Requirement: Return verbatim the inclusive range of lines running from the line that contains "triangle_radius = TRIANGLE_SIDE" to the line that contains "in imported if". Omit every other line.

Data extract:
****

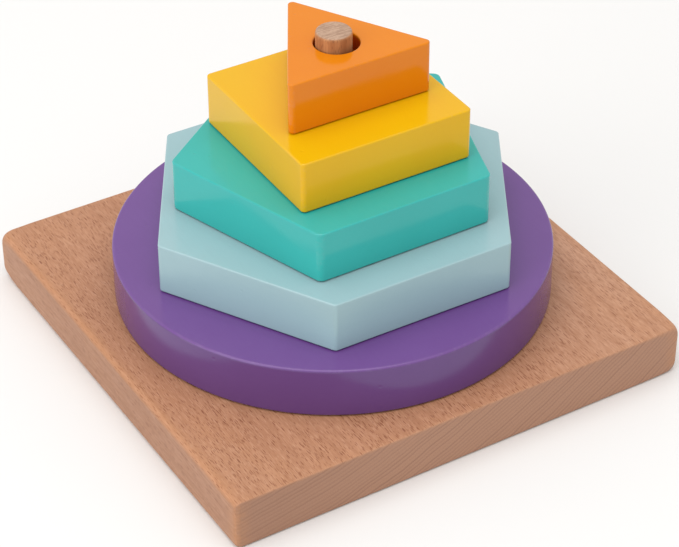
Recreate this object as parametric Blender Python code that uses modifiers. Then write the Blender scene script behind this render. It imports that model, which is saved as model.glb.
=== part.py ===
"""Stacking toy: five painted wooden blocks that drop over a dowel peg in a square beech board.

The board lies flat on z = 0 with its middle at the origin and its edges along X and Y.
Its grain runs along Y. The blocks shrink and lose a corner from one layer to the next:
disc, hexagon, pentagon, square, triangle.
"""
import math

import bpy
import bmesh
from mathutils import Matrix

# Base board
BOARD_WIDTH = 0.1420            # along X, across the grain
BOARD_LENGTH = 0.1402           # along Y, with the grain
STOCK_THICKNESS = 0.01515       # every flat piece is sawn from the same stock
TOUCH_GAP = 0.0003              # left between pieces that rest on or sit in each other
CORNER_RADIUS = 0.0018          # of the board's upright corners
FRONT_CORNER_RADIUS = 0.0015    # of the one upright corner that is crisper than the others
LONG_EDGE_RADIUS = 0.0015       # of the edges that run with the grain
END_EDGE_RADIUS = 0.0006        # of the edges across the grain

# Dowel peg, glued into a blind hole in the board
PEG_DIAMETER = 0.0100
PEG_X = 0.0012                  # the hole is drilled slightly off the board's middle
PEG_Y = 0.0001
PEG_PROUD = 0.0040              # how far the peg stands above the last block
PEG_TOP_ROUNDING = 0.0008
PEG_FOOT_CHAMFER = 0.0010
SOCKET_DEPTH = 0.0110

# Blocks
BORE_DIAMETER = 0.0127
BORE_MOUTH_CHAMFER = 0.0004
DISC_DIAMETER = 0.1239
HEXAGON_RADIUS = 0.0549         # centre to corner, before the corners are rounded
PENTAGON_RADIUS = 0.0456
SQUARE_SIDE = 0.0526
TRIANGLE_SIDE = 0.0453
DISC_EDGE_RADIUS = 0.0007
BLOCK_EDGE_RADIUS = 0.0004      # of a polygon's rims; its upright corners are rounder
HEXAGON_CORNER_RADIUS = 0.0014
PENTAGON_CORNER_RADIUS = 0.0021
SQUARE_CORNER_RADIUS = 0.0013
TRIANGLE_CORNER_RADIUS = 0.0013

# Smoothness of the rounded shapes
ROUNDING_STEPS = 3
DISC_STEPS = 96
PEG_STEPS = 48
BORE_STEPS = 48
SHARP_ANGLE = math.radians(35)
CUTTER_OVERRUN = 0.001
MERGE_DISTANCE = 0.00001

LAYER_PITCH = STOCK_THICKNESS + TOUCH_GAP
LAYERS = 5
STACK_TOP = STOCK_THICKNESS + LAYERS * LAYER_PITCH

# Each block lies where it was dropped: a shift within the bore's play, and a small turn
DISC_SHIFT = (-0.00085, -0.00025)
HEXAGON_SHIFT = (-0.0001, 0.0003)
PENTAGON_SHIFT = (0.0002, 0.0002)
SQUARE_SHIFT = (0.0010, -0.0001)
TRIANGLE_SHIFT = (0.0010, 0.0002)
HEXAGON_TURN = math.radians(-0.7)
PENTAGON_TURN = math.radians(0.05)
SQUARE_TURN = math.radians(-0.45)
TRIANGLE_TURN = math.radians(-0.5)


def clear_scene():
    for item in list(bpy.context.scene.objects):
        bpy.data.objects.remove(item, do_unlink=True)


def new_collection(name):
    collection = bpy.data.collections.new(name)
    bpy.context.scene.collection.children.link(collection)
    return collection


def new_material(name, colour, roughness):
    material = bpy.data.materials.new(name)
    material.use_nodes = True
    shader = material.node_tree.nodes["Principled BSDF"]
    shader.inputs["Base Color"].default_value = (*colour, 1.0)
    shader.inputs["Roughness"].default_value = roughness
    shader.inputs["Metallic"].default_value = 0.0
    material.diffuse_color = (*colour, 1.0)
    return material


def raw_beech():
    return new_material("raw_beech", (0.54, 0.32, 0.20), 0.62)


def dowel_wood():
    return new_material("dowel_wood", (0.50, 0.36, 0.25), 0.65)


def purple_paint():
    return new_material("purple_paint", (0.205, 0.115, 0.350), 0.32)


def pale_blue_paint():
    return new_material("pale_blue_paint", (0.400, 0.590, 0.640), 0.36)


def teal_paint():
    return new_material("teal_paint", (0.050, 0.450, 0.390), 0.34)


def yellow_paint():
    return new_material("yellow_paint", (0.800, 0.470, 0.030), 0.34)


def orange_paint():
    return new_material("orange_paint", (0.800, 0.240, 0.040), 0.36)


def place(name, mesh, collection, material, location, turn=0.0):
    item = bpy.data.objects.new(name, mesh)
    item.location = location
    item.rotation_euler = (0.0, 0.0, turn)
    collection.objects.link(item)
    if material is not None:
        mesh.materials.append(material)
    return item


def smooth_shade(mesh):
    mesh.shade_smooth()
    mesh.set_sharp_from_angle(angle=SHARP_ANGLE)


def arc(centre_x, centre_z, radius, start, end):
    """Points of a rounding in the XZ plane, from the start angle to the end angle in degrees."""
    points = []
    for step in range(ROUNDING_STEPS + 1):
        angle = math.radians(start + (end - start) * step / ROUNDING_STEPS)
        points.append((centre_x + radius * math.cos(angle), centre_z + radius * math.sin(angle)))
    return points


def profile_mesh(name, points, closed):
    """A line of points in the XZ plane, ready for a Screw modifier about Z."""
    mesh = bpy.data.meshes.new(name)
    edges = [(index, index + 1) for index in range(len(points) - 1)]
    if closed:
        edges.append((len(points) - 1, 0))
    mesh.from_pydata([(x, 0.0, z) for x, z in points], edges, [])
    return mesh


def add_screw(item, steps):
    screw = item.modifiers.new("turn", "SCREW")
    screw.axis = "Z"
    screw.angle = math.tau
    screw.steps = steps
    screw.render_steps = steps
    screw.use_merge_vertices = True
    screw.merge_threshold = MERGE_DISTANCE
    screw.use_smooth_shade = True


def add_weighted_bevel(item, width):
    bevel = item.modifiers.new("round_edges", "BEVEL")
    bevel.limit_method = "WEIGHT"
    bevel.width = width
    bevel.segments = ROUNDING_STEPS
    bevel.harden_normals = False


def add_cut(item, cutter):
    cut = item.modifiers.new("bore", "BOOLEAN")
    cut.operation = "DIFFERENCE"
    cut.solver = "EXACT"
    cut.object = cutter


def hide_cutter(cutter):
    cutter.hide_render = True
    cutter.display_type = "WIRE"


def is_upright(edge):
    low, high = edge.verts
    return abs(low.co.z - high.co.z) > STOCK_THICKNESS / 2


def board_edge_radius(edge):
    low, high = edge.verts
    if is_upright(edge):
        front = low.co.x < 0 and low.co.y < 0
        return FRONT_CORNER_RADIUS if front else CORNER_RADIUS
    runs_with_grain = abs(low.co.y - high.co.y) > BOARD_LENGTH / 2
    return LONG_EDGE_RADIUS if runs_with_grain else END_EDGE_RADIUS


def weight_edges(shape, edge_radius, largest):
    """Bevel weights that give each edge its own radius, as a share of the largest one."""
    layer = shape.edges.layers.float.new("bevel_weight_edge")
    for edge in shape.edges:
        edge[layer] = edge_radius(edge) / largest


def make_socket_cutter(cutters):
    """Blind hole for the peg, open at the board's top face."""
    radius = PEG_DIAMETER / 2 + TOUCH_GAP
    floor = STOCK_THICKNESS - SOCKET_DEPTH
    top = STOCK_THICKNESS + CUTTER_OVERRUN
    points = [(0.0, top), (radius, top), (radius, floor), (0.0, floor)]
    cutter = place("socket_cutter", profile_mesh("socket_cutter", points, False), cutters, None,
                   (PEG_X, PEG_Y, 0.0))
    add_screw(cutter, PEG_STEPS)
    hide_cutter(cutter)
    return cutter


def make_base_board(parts, cutters):
    shape = bmesh.new()
    bmesh.ops.create_cube(shape, size=1.0)
    bmesh.ops.scale(shape, vec=(BOARD_WIDTH, BOARD_LENGTH, STOCK_THICKNESS), verts=shape.verts)
    weight_edges(shape, board_edge_radius, CORNER_RADIUS)
    bmesh.ops.translate(shape, vec=(0.0, 0.0, STOCK_THICKNESS / 2), verts=shape.verts)
    mesh = bpy.data.meshes.new("base_board")
    shape.to_mesh(mesh)
    shape.free()
    smooth_shade(mesh)
    board = place("base_board", mesh, parts, raw_beech(), (0.0, 0.0, 0.0))
    add_weighted_bevel(board, CORNER_RADIUS)
    add_cut(board, make_socket_cutter(cutters))


def make_peg(parts):
    radius = PEG_DIAMETER / 2
    foot = STOCK_THICKNESS - SOCKET_DEPTH + TOUCH_GAP
    top = STACK_TOP + PEG_PROUD
    points = [(0.0, top)]
    points += arc(radius - PEG_TOP_ROUNDING, top - PEG_TOP_ROUNDING, PEG_TOP_ROUNDING, 90, 0)
    points += [(radius, foot + PEG_FOOT_CHAMFER), (radius - PEG_FOOT_CHAMFER, foot), (0.0, foot)]
    mesh = profile_mesh("dowel_peg", points, False)
    peg = place("dowel_peg", mesh, parts, dowel_wood(), (PEG_X, PEG_Y, 0.0))
    add_screw(peg, PEG_STEPS)


def block_place(layer, shift):
    """Where a block's middle lies, for its layer counted from 0 on the board."""
    height = STOCK_THICKNESS + TOUCH_GAP + layer * LAYER_PITCH + STOCK_THICKNESS / 2
    return (PEG_X + shift[0], PEG_Y + shift[1], height)


def bore_profile():
    """The bore's wall from its lower mouth to its upper one."""
    radius = BORE_DIAMETER / 2
    half = STOCK_THICKNESS / 2
    return [
        (radius + BORE_MOUTH_CHAMFER, -half),
        (radius, -half + BORE_MOUTH_CHAMFER),
        (radius, half - BORE_MOUTH_CHAMFER),
        (radius + BORE_MOUTH_CHAMFER, half),
    ]


def make_disc(parts):
    half = STOCK_THICKNESS / 2
    middle = DISC_DIAMETER / 2 - DISC_EDGE_RADIUS
    points = arc(middle, half - DISC_EDGE_RADIUS, DISC_EDGE_RADIUS, 90, 0)
    points += arc(middle, DISC_EDGE_RADIUS - half, DISC_EDGE_RADIUS, 0, -90)
    points += bore_profile()
    mesh = profile_mesh("disc_block", points, True)
    disc = place("disc_block", mesh, parts, purple_paint(), block_place(0, DISC_SHIFT))
    add_screw(disc, DISC_STEPS)


def make_bore_cutter(name, cutters, location):
    """Cutter of a block's through hole, flared at both mouths for the chamfers."""
    end = STOCK_THICKNESS / 2 + CUTTER_OVERRUN
    flare = BORE_DIAMETER / 2 + BORE_MOUTH_CHAMFER + CUTTER_OVERRUN
    wall = bore_profile()[1:3]
    points = [(0.0, end), (flare, end), wall[1], wall[0], (flare, -end), (0.0, -end)]
    cutter = place(name, profile_mesh(name, points, False), cutters, None, location)
    add_screw(cutter, BORE_STEPS)
    hide_cutter(cutter)
    return cutter


def make_polygon_block(name, sides, radius, corner_radius, material, layer, shift, turn,
                       parts, cutters):
    """A regular prism on its flat face, with one side facing -Y before it is turned."""
    def edge_radius(edge):
        return corner_radius if is_upright(edge) else BLOCK_EDGE_RADIUS

    shape = bmesh.new()
    bmesh.ops.create_cone(shape, cap_ends=True, segments=sides, radius1=radius, radius2=radius,
                          depth=STOCK_THICKNESS)
    if sides % 2 == 0:
        half_side = math.pi / sides
        rotation = Matrix.Rotation(half_side, 3, "Z")
        bmesh.ops.rotate(shape, cent=(0.0, 0.0, 0.0), matrix=rotation, verts=shape.verts)
    weight_edges(shape, edge_radius, corner_radius)
    mesh = bpy.data.meshes.new(name)
    shape.to_mesh(mesh)
    shape.free()
    smooth_shade(mesh)
    location = block_place(layer, shift)
    block = place(name, mesh, parts, material, location, turn)
    add_weighted_bevel(block, corner_radius)
    add_cut(block, make_bore_cutter(name + "_bore_cutter", cutters, location))


def main():
    clear_scene()
    parts = new_collection("stacking_toy")
    cutters = new_collection("cutters")
    make_base_board(parts, cutters)
    make_peg(parts)
    make_disc(parts)
    square_radius = SQUARE_SIDE / math.sqrt(2)
    triangle_radius = TRIANGLE_SIDE / math.sqrt(3)
    make_polygon_block("hexagon_block", 6, HEXAGON_RADIUS, HEXAGON_CORNER_RADIUS,
                       pale_blue_paint(), 1, HEXAGON_SHIFT, HEXAGON_TURN, parts, cutters)
    make_polygon_block("pentagon_block", 5, PENTAGON_RADIUS, PENTAGON_CORNER_RADIUS,
                       teal_paint(), 2, PENTAGON_SHIFT, PENTAGON_TURN, parts, cutters)
    make_polygon_block("square_block", 4, square_radius, SQUARE_CORNER_RADIUS,
                       yellow_paint(), 3, SQUARE_SHIFT, SQUARE_TURN, parts, cutters)
    make_polygon_block("triangle_block", 3, triangle_radius, TRIANGLE_CORNER_RADIUS,
                       orange_paint(), 4, TRIANGLE_SHIFT, TRIANGLE_TURN, parts, cutters)


main()
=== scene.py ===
"""Looks of the stacking toy: five painted wooden blocks on a dowel peg in a beech board."""
import math

import bpy
import numpy as np
from mathutils import Matrix, Vector, noise


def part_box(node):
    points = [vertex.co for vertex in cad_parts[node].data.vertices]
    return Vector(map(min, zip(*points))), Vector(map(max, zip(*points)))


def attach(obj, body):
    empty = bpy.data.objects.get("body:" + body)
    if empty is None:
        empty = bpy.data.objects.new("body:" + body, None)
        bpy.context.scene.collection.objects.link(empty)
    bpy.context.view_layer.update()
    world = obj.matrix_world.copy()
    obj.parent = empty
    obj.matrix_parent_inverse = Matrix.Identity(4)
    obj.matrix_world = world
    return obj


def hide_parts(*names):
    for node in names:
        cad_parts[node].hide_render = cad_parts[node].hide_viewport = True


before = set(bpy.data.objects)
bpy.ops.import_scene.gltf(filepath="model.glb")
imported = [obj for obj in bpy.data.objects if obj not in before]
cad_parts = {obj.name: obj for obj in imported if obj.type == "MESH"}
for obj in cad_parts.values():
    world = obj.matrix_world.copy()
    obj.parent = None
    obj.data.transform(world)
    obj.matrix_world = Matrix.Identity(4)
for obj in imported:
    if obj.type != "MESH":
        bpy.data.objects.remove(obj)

MM = 0.001

# Board. Its corners are listed in the order (-X -Y), (+X -Y), (+X +Y), (-X +Y): the first is crisp,
# and the others are knocked round, so that the rim starts lower there.
LONG_EDGE_RADIUS = 1.5 * MM         # of the edges that run with the grain
END_EDGE_RADIUS = 0.6 * MM          # of the edges across the grain
UPRIGHT_RADII = [1.5 * MM, 2.0 * MM, 1.8 * MM, 0.9 * MM]
FACE_CORNER_RADII = [1.2 * MM, 3.5 * MM, 3.5 * MM, 3.5 * MM]
CORNER_KNOCKS = [0.0 * MM, 2.0 * MM, 2.0 * MM, 2.4 * MM]
KNOCK_REACH = 7.0 * MM              # how far along an edge a corner's knock reaches
SOCKET_CLEARANCE = 0.06 * MM
SOCKET_DEPTH = 11.0 * MM

# Peg
PEG_TOP_ROUNDING = 0.8 * MM
PEG_FOOT_CHAMFER = 1.0 * MM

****

Correct result:
    triangle_radius = TRIANGLE_SIDE / math.sqrt(3)
    make_polygon_block("hexagon_block", 6, HEXAGON_RADIUS, HEXAGON_CORNER_RADIUS,
                       pale_blue_paint(), 1, HEXAGON_SHIFT, HEXAGON_TURN, parts, cutters)
    make_polygon_block("pentagon_block", 5, PENTAGON_RADIUS, PENTAGON_CORNER_RADIUS,
                       teal_paint(), 2, PENTAGON_SHIFT, PENTAGON_TURN, parts, cutters)
    make_polygon_block("square_block", 4, square_radius, SQUARE_CORNER_RADIUS,
                       yellow_paint(), 3, SQUARE_SHIFT, SQUARE_TURN, parts, cutters)
    make_polygon_block("triangle_block", 3, triangle_radius, TRIANGLE_CORNER_RADIUS,
                       orange_paint(), 4, TRIANGLE_SHIFT, TRIANGLE_TURN, parts, cutters)


main()
=== scene.py ===
"""Looks of the stacking toy: five painted wooden blocks on a dowel peg in a beech board."""
import math

import bpy
import numpy as np
from mathutils import Matrix, Vector, noise


def part_box(node):
    points = [vertex.co for vertex in cad_parts[node].data.vertices]
    return Vector(map(min, zip(*points))), Vector(map(max, zip(*points)))


def attach(obj, body):
    empty = bpy.data.objects.get("body:" + body)
    if empty is None:
        empty = bpy.data.objects.new("body:" + body, None)
        bpy.context.scene.collection.objects.link(empty)
    bpy.context.view_layer.update()
    world = obj.matrix_world.copy()
    obj.parent = empty
    obj.matrix_parent_inverse = Matrix.Identity(4)
    obj.matrix_world = world
    return obj


def hide_parts(*names):
    for node in names:
        cad_parts[node].hide_render = cad_parts[node].hide_viewport = True


before = set(bpy.data.objects)
bpy.ops.import_scene.gltf(filepath="model.glb")
imported = [obj for obj in bpy.data.objects if obj not in before]
cad_parts = {obj.name: obj for obj in imported if obj.type == "MESH"}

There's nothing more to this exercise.